Secuencia que el grupo de rock Café Tacuba tomará para una de sus memorables canciones (“Las batallas”, que origina el título del libro, el momento en el cual los niños simulan batallas durante el recreo):
“Oye Carlos, ¿por qué tuviste que salirte de la escuela esta mañana?… ¿por qué tuviste que decirle que la amabas a Mariana?”
Descubierto, Carlitos es cuestionado sobre su salud mental por su padre y enviado a confesarse con un sacerdote. Tan esencial como en la novela es la secuencia de la confesión con el sacerdote, cuya curiosidad malsana sobre lo que pasó entre Carlitos y la madre de su amigo resulta tan divertida como esperpéntica.
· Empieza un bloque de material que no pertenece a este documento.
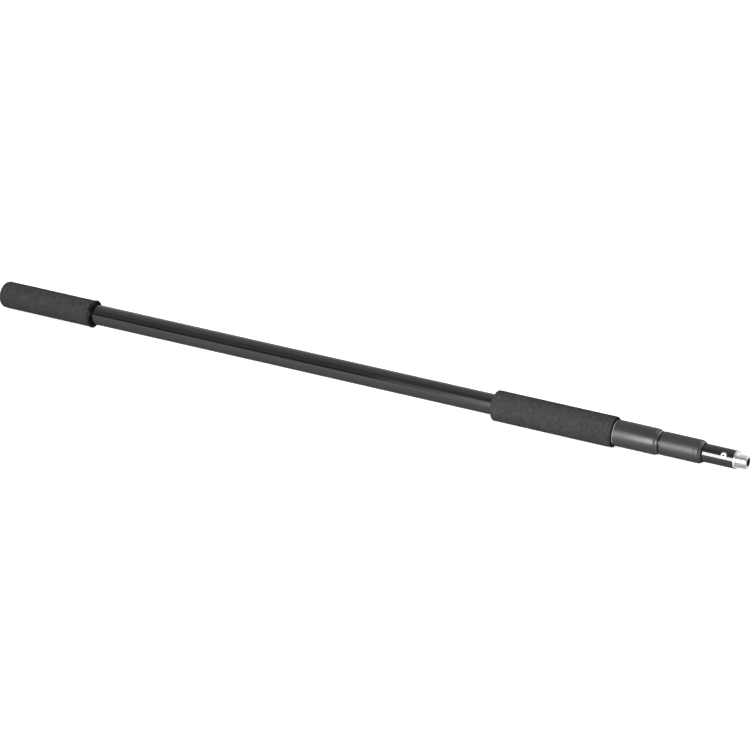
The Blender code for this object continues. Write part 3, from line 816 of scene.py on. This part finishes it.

Este confuso rito de paso representa para el hermano mayor de Carlitos y sus amigos la admiración y la aceptación del chico en el mundo adolescente al cual le faltan todavía muchos años por recorrer.
En un principio el director José Estrada pretendió rodar la versión cinematográfica de la obra de Pacheco pero moriría antes de realizar el proyecto. Cuando Alberto Isaac terminó la película se supo que el novelista no había quedado satisfecho con el resultado. Sin embargo la cinta es mejor de lo que esta especie de maldición podría achacarle: incluye escenas de edificios desmoronándose, siendo derribados al quedar inutilizados, por el memorable terremoto y una reflexión sobre el porvenir que ya nos ha alcanzado y nos sobrepasa.
Como dice José Emilio Pacheco en la obra:
“Se acabó esa ciudad. Terminó aquél país. No hay memoria del México de aquéllos años. Y a nadie le importa: de ese horror quién puede tener nostalgia. Todo pasó como pasan los discos en la sinfonola. Nunca sabré si aún vive Mariana. Si hoy viviera tendría ya ochenta años”.
Porque todos recordamos un verano como el de ese cinematográfico 1942, a alguien con quien hemos contado en la amplitud de la amistad y a una Mariana que nos iluminó a la vez que nos trastornó la infancia, estas son dos cintas básicas que permanecerán en la memoria. Sólo hay que saber verlas a tiempo, cuando el sentimiento está a flor de piel y se anda aún recorriendo las confusas veredas del despertar.